BACKGROUND: Body image refers to an individual's thoughts and feelings about his or her body and physical appearance. To date, several qualitative and quantitative findings implicate sociocultural influences, such as the media or parental pressure, in shaping female adolescents’ body image perceptions. Overall, there is not much quantitative inventory of male attitudes toward elements of body image.
PURPOSE: The present study investigated several attributes associated with body image among male and female middle school students in a diverse suburban middle school. Further, it briefly explored qualitative indicators to supplement the data set. Methods: A sample of 334 middle school students from Hopewell (OH) Junior School (approximately 50% male and 50% female) completed a 2-page survey assessing level of agreement toward various attributes associated with body image. Two open-ended responses regarding body health and body ideal were also captured.
RESULTS: The data indicate high levels of agreement (nearly 80%) among the total population that appearance is an important part of middle school children's personas. For many attributes, data for boys were parallel to the data for girls, setting a precedent for insight into boys’ attitudes toward health and body image. For other attributes, girls had significantly higher levels of agreement (based on percentage of “strongly agree+agree” and mean response) for dieting (44%), depression over appearance (32%), and an inclination toward risky eating behaviors (10%) compared to their male counterparts.
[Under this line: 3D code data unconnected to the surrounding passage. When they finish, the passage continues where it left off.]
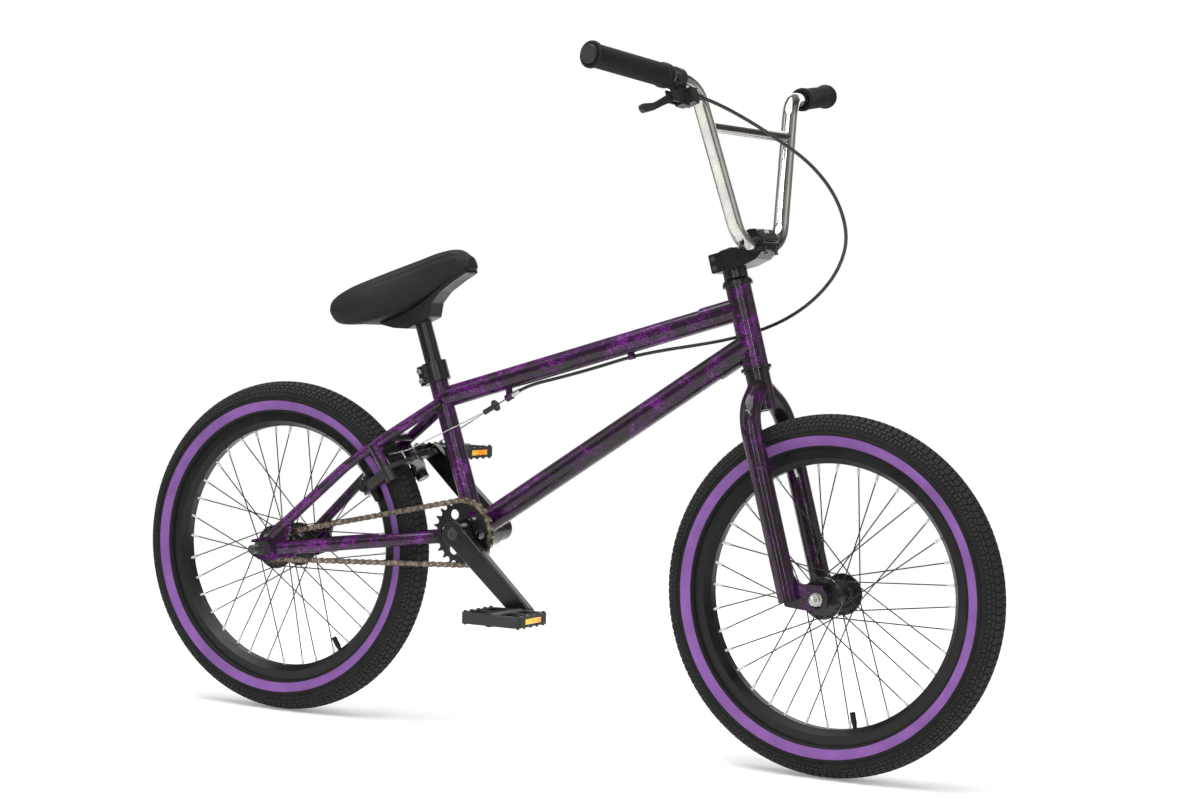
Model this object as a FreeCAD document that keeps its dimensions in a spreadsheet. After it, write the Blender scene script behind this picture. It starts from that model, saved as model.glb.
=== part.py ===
"""A 20 inch freestyle bicycle, modelled piece by piece.

Frame of the model: +X forward, +Y to the rider's left, +Z up, millimetres.  The origin is on the
ground, midway between the two axles.
"""

import FreeCAD, Part
import math
import os
import re

import Sketcher

V = FreeCAD.Vector
UP = V(0, 0, 1)
LEFT = V(0, 1, 0)

doc = FreeCAD.newDocument("BmxBike")

# --------------------------------------------------------------------------------------------
# Driving dimensions, in millimetres and degrees
# --------------------------------------------------------------------------------------------

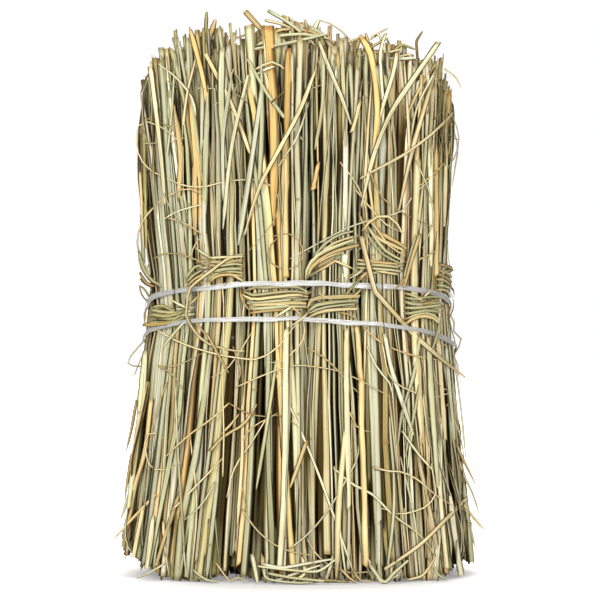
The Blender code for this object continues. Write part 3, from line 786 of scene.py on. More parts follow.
def fillHank(name, number):
    tie, tip, rise, mix, spread, twist = hanks[name]
    outline = outlines[name]
    dice = np.random.default_rng(4100 + number)
    middle = float(outline.reaches.mean())
    # How far the tallest stalks stand above the rest.
    most = hankLook["outerTallest"] if abs(outline.middles[-1][0]) > 0.050 else hankLook["tallest"]
    parts, stems, leaves, inner = [], [], [], []
    for layer, share in enumerate(hankLook["layers"]):
        room = fullTurn * middle * share / hankLook["pitch"]
        count = max(1, int(room * (0.88 if layer == 0 else 1.0)))
        angle = (np.arange(count) + dice.uniform(-0.33, 0.33, count) + dice.random()) * fullTurn / count
        shares = share + dice.normal(0, 0.024, count)
        shade = np.full(count, hankLook["shades"][layer])
        leafy = dice.random(count) < (hankLook["leafShare"] if layer < 2 else 0)
        (stems if layer < 2 else inner).append((angle[~leafy], shares[~leafy], shade[~leafy]))
        leaves.append((angle[leafy], shares[leafy], shade[leafy]))

    def gathered(lists):
        return (np.concatenate([s[i] for s in lists]) for i in range(3))

    angle, share, shade = gathered(stems)
    count = len(angle)
    width = np.clip(dice.lognormal(math.log(hankLook["stemWidth"]), 0.36, count), 0.8 * mm, 4.2 * mm)
    foot, top = endHeights(dice, tip, spread, count, most)
    top = top + rise * np.cos(angle) * share
    drift = heavy(dice, count, 1.6 * mm, 4.5 * mm)
    routes, facing = hankRoutes(
        dice, outline, tie, share, angle, foot, top, routePoints, drift, 0.6 * mm,
        girth=width * 0.42, twist=twist,
    )
    uneven = 1 + 0.06 * dice.normal(0, 1, (count, routePoints))
    widths = width[:, None] * (np.linspace(1.08, 0.86, routePoints)[None, :] * uneven)
    flat = dice.uniform(0.70, 1.0, (count, 1))
    # Painted shade: inner layers dark, and darker again in the gaps between hanks.
    tints = shaded(pickTints(dice, mix, count, routePoints), routes[..., 2], shade, tip)
    tints = tints * creviced(name, routes)
    seeds, slants = dice.random(count), dice.normal(0, 0.5, (count, 2))
    parts.append(
        growStalks(forms["stem"], routes, widths, widths * flat, facing, tints, seeds, (0.0, 0.46), slants)
    )

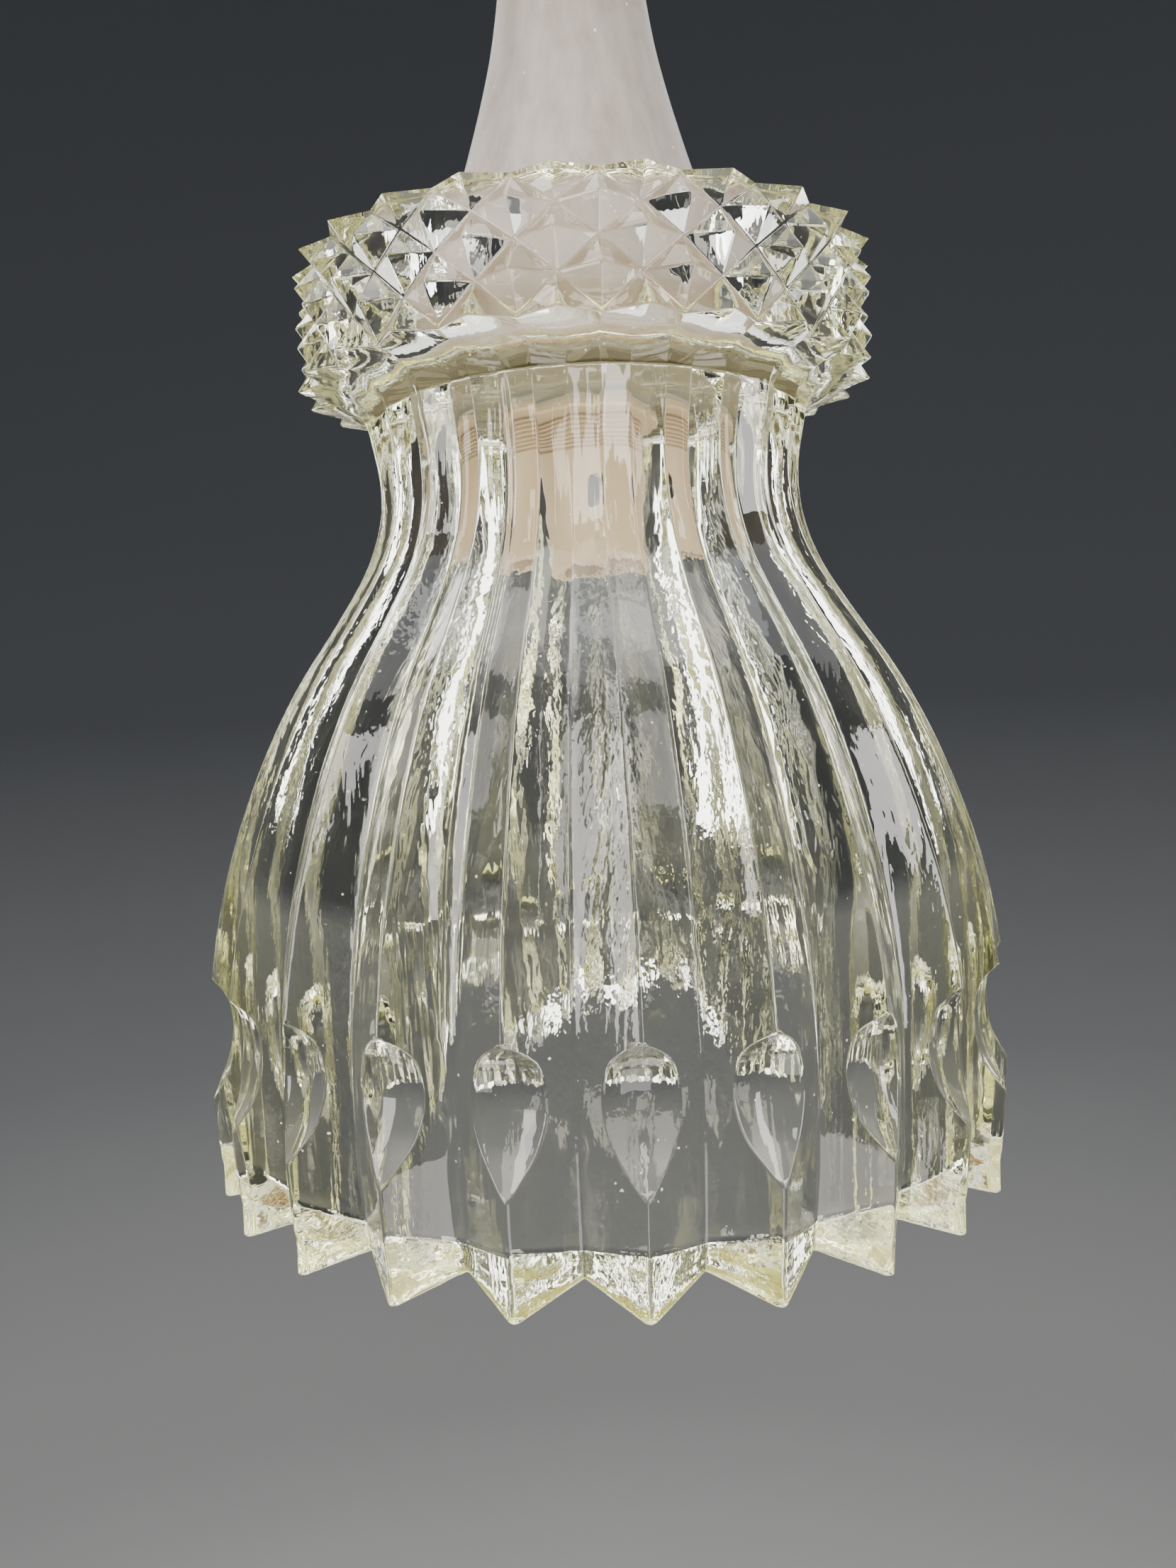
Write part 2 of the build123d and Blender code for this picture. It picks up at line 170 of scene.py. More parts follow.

DISCUSSION: Health and physical education professionals should not only maintain awareness of girls’ desire to look their best physically and related influences and behaviors but acknowledge boys as having similar dispositions. Translation to Health Education Practice: Learning modules that review typical development of middle school children's bodies, how to become advertising savvy, types of dieting (e.g., binge eating), and how to recognize “at risk” groups should be developed to keep pace with the evolving societal definitions of body image and how students can take a defensive position in controlling their own definitions of a healthy body image.